As noted above, Voltaire greatly admired the tolerant attitudes and policies of the English and of Locke in particular. Naturally, then, one finds in his arguments for toleration much that is simply an expansion of Locke's thinking. But one also finds differences.
He writes, in very Lockean terms: "You know well that intolerance begets only hypocrites or rebels." But for Voltaire, creating rebels, or others who would disturb the peace, is much the greater concern. Partly, he may place his emphasis here to rebut the linkage of religion and state that the French traditionally made through the phrase "one faith, one law, one king." But perhaps also Voltaire is using this argument because he sees a chance to extend Locke's argument: "You worry about tolerating opinions that may undermine the state or civil society," he seems to say. "You should worry about intolerance of opinions producing rebels against the state and society."
"Voltaire's deepest influence on Western civilization is the enshrining of toleration as a virtue." So writes Alan Charles Kors, an authority on French Enlightenment thinking and author of the Teaching Company's series "Voltaire and the Triumph of the Enlightenment."
Ironically, since the Enlightenment, the concept of toleration has been so transmogrified by post-Enlightenment trends that it now means almost the opposite of what it meant to Voltaire.
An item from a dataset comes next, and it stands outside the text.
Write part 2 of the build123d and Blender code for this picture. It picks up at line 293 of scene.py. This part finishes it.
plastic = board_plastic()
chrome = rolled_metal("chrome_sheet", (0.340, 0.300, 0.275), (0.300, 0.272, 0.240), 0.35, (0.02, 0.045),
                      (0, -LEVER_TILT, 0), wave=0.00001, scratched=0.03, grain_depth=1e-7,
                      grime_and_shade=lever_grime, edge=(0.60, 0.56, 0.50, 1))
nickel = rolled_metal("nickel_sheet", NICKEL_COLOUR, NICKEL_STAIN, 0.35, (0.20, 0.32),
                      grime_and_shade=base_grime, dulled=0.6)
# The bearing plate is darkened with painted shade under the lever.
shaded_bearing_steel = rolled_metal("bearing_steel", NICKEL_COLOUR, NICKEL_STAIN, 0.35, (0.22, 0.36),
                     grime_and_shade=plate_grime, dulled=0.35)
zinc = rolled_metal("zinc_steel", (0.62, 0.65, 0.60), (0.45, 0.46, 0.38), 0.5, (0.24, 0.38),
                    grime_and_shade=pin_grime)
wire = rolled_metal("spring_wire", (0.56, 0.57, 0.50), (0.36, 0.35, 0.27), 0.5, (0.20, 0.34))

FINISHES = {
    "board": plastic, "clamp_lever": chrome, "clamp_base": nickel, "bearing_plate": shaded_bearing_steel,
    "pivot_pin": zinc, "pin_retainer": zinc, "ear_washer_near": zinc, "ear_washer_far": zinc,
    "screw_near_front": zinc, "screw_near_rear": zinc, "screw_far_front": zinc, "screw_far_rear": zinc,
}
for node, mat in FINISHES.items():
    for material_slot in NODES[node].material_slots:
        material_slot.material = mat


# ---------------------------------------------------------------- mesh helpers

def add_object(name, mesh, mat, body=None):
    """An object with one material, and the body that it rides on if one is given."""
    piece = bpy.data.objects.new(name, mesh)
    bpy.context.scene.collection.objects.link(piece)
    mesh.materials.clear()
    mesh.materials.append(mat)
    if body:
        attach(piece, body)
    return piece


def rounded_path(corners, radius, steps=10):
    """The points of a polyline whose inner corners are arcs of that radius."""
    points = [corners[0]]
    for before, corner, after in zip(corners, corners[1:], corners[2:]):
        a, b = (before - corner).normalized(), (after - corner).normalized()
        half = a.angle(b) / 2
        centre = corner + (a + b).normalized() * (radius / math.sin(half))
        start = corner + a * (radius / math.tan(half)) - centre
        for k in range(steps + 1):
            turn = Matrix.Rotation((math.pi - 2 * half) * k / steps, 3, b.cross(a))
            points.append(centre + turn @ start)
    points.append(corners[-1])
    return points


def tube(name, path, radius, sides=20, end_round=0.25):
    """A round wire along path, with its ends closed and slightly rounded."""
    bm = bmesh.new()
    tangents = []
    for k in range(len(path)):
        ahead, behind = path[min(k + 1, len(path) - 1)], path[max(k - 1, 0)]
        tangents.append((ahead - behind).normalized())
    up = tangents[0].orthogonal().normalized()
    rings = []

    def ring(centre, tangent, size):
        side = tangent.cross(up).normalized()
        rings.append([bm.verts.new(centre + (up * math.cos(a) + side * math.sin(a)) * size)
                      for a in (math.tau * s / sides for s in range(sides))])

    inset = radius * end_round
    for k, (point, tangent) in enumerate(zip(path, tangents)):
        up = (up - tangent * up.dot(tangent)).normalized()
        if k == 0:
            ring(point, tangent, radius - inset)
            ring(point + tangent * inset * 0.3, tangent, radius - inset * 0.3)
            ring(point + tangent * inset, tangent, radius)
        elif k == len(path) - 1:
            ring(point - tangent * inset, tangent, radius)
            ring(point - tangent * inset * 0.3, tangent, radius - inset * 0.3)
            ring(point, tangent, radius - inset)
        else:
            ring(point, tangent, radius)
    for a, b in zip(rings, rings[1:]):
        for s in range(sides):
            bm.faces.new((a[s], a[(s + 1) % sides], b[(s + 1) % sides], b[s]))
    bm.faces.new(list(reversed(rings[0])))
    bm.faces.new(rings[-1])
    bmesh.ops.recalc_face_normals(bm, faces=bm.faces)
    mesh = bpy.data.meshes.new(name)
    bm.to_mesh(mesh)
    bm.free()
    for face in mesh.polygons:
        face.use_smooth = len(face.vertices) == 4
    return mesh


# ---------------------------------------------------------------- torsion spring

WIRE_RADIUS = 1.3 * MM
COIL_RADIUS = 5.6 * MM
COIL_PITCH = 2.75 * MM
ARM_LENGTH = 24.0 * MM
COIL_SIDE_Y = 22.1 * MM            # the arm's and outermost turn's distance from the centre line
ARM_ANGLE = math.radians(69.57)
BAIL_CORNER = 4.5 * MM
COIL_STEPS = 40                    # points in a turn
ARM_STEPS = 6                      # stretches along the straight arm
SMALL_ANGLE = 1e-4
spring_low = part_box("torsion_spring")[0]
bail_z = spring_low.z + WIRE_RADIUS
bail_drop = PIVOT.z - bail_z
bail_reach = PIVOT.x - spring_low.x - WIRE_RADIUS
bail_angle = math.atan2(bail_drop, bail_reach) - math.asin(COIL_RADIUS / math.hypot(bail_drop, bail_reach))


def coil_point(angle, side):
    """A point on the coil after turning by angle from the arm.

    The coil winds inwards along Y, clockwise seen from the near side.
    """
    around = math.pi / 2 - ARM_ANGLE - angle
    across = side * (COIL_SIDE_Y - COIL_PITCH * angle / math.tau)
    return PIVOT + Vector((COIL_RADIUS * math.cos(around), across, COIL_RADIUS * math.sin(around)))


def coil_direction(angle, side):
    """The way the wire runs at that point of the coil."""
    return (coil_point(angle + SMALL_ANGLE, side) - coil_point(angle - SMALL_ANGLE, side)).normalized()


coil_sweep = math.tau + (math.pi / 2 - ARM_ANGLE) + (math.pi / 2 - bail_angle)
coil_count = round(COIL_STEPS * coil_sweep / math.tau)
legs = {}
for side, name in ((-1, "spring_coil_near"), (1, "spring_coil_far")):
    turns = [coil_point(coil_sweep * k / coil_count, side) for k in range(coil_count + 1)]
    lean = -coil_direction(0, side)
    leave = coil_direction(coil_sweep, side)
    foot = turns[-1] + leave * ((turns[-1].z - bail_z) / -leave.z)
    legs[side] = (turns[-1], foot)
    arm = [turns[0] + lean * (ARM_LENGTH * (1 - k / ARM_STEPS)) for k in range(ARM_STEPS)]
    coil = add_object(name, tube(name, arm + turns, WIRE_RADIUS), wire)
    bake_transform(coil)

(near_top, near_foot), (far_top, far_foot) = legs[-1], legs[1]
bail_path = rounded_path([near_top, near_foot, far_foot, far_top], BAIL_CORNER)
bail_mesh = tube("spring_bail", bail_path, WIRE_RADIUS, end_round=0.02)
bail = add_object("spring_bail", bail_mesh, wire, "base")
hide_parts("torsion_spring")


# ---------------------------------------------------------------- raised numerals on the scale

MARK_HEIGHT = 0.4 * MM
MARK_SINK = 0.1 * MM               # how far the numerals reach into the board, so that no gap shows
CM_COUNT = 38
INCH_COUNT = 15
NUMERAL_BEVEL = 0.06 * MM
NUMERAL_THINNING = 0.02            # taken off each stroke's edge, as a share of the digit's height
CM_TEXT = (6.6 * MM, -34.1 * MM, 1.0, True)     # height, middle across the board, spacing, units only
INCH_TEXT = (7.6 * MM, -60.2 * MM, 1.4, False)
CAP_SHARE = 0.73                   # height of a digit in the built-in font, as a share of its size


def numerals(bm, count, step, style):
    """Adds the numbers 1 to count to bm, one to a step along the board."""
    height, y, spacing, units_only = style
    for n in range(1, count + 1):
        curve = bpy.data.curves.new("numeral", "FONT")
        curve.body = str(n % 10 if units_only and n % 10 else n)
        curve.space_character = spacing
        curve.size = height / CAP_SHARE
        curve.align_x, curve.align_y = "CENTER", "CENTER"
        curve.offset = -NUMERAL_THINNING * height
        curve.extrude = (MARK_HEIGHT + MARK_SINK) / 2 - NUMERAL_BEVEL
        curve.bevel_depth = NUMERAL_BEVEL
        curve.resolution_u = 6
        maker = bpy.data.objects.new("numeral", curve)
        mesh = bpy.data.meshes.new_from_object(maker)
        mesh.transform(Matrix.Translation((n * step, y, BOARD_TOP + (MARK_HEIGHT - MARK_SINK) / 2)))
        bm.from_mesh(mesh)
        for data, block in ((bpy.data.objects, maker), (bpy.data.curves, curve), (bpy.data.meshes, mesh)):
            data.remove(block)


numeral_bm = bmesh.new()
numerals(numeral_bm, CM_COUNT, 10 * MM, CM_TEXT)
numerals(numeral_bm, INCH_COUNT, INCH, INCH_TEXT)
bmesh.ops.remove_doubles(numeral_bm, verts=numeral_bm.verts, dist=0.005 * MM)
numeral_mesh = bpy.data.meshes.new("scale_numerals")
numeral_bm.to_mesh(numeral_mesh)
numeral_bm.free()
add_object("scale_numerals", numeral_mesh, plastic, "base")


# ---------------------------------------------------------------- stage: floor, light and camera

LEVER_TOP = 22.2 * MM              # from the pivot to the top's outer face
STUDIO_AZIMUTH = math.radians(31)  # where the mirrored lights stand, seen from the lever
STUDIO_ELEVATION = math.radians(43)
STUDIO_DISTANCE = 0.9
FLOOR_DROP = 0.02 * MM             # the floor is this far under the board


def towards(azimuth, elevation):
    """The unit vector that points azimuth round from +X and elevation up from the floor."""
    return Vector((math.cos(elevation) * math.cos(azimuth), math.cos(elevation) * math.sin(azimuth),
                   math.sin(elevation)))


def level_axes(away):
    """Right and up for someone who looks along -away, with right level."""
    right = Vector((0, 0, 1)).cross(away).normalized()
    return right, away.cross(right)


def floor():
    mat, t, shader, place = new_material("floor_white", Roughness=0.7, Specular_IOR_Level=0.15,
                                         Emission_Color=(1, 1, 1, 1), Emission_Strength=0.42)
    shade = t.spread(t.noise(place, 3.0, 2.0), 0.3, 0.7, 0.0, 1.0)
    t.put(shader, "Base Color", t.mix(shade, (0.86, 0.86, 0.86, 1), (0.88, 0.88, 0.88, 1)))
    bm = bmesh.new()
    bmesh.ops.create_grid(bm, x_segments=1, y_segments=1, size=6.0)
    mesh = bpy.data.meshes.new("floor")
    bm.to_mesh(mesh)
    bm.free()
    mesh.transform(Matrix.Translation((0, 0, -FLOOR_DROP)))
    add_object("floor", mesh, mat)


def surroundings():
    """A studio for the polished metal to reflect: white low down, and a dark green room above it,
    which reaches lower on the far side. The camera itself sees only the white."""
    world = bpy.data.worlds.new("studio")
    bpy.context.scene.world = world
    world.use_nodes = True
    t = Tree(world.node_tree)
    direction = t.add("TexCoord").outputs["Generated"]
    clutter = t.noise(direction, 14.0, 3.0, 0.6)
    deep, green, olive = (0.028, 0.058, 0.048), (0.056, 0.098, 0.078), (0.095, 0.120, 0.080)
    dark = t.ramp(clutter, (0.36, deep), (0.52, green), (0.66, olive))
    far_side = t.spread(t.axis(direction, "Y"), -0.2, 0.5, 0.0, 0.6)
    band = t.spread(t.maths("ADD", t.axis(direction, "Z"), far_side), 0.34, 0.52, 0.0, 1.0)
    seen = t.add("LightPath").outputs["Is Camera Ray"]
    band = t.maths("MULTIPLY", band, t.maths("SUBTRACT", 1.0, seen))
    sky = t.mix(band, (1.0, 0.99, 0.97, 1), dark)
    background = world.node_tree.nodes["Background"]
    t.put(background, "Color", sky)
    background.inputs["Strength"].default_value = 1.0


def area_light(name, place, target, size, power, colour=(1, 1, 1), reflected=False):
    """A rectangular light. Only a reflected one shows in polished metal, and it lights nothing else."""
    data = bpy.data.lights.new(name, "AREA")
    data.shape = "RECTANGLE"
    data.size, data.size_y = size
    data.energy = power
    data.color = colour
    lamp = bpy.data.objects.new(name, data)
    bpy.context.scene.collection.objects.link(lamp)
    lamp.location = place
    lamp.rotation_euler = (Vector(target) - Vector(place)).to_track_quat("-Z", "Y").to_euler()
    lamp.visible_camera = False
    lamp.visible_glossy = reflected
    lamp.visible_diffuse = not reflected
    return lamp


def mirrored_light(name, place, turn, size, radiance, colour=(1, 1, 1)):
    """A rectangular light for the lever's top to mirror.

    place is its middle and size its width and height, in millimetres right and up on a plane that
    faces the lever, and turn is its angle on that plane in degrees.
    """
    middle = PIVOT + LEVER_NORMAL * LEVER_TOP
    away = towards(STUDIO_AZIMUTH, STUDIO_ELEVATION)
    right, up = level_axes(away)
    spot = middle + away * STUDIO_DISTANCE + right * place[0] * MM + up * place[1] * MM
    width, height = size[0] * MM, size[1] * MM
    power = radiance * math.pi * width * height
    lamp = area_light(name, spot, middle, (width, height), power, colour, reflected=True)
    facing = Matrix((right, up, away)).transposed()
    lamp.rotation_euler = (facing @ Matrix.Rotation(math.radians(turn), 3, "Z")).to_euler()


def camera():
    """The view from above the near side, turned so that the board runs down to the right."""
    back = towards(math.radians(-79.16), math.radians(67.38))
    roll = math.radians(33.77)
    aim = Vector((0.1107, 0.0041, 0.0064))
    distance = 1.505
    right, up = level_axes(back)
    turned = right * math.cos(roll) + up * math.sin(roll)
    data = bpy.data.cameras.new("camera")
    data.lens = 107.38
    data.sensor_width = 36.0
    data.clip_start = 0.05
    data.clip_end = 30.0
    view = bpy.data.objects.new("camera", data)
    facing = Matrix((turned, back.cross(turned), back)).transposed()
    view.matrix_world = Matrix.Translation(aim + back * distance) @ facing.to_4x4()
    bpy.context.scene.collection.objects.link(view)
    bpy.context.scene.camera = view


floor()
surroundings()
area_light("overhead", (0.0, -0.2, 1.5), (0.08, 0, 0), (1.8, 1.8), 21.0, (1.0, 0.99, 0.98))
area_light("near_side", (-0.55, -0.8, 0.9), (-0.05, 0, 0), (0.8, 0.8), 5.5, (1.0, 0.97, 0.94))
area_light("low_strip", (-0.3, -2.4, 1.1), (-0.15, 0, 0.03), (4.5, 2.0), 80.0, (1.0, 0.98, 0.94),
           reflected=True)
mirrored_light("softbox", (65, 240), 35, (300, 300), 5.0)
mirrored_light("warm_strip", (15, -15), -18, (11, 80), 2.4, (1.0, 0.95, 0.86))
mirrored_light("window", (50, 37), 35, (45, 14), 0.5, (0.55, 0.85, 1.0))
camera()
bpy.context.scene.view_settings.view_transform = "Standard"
No longer does toleration mean living alongside irrational views and behaviors so long as they are deprived of employing coercion. The postmodern doctrine of toleration now means denying that any view or behavior can be characterized as irrational. And it now entails—in the form of political correctness—the use of coercion to silence those who assert that certain views or behaviors are irrational. Were Voltaire alive today, postmodern "toleration" might well be his principal target.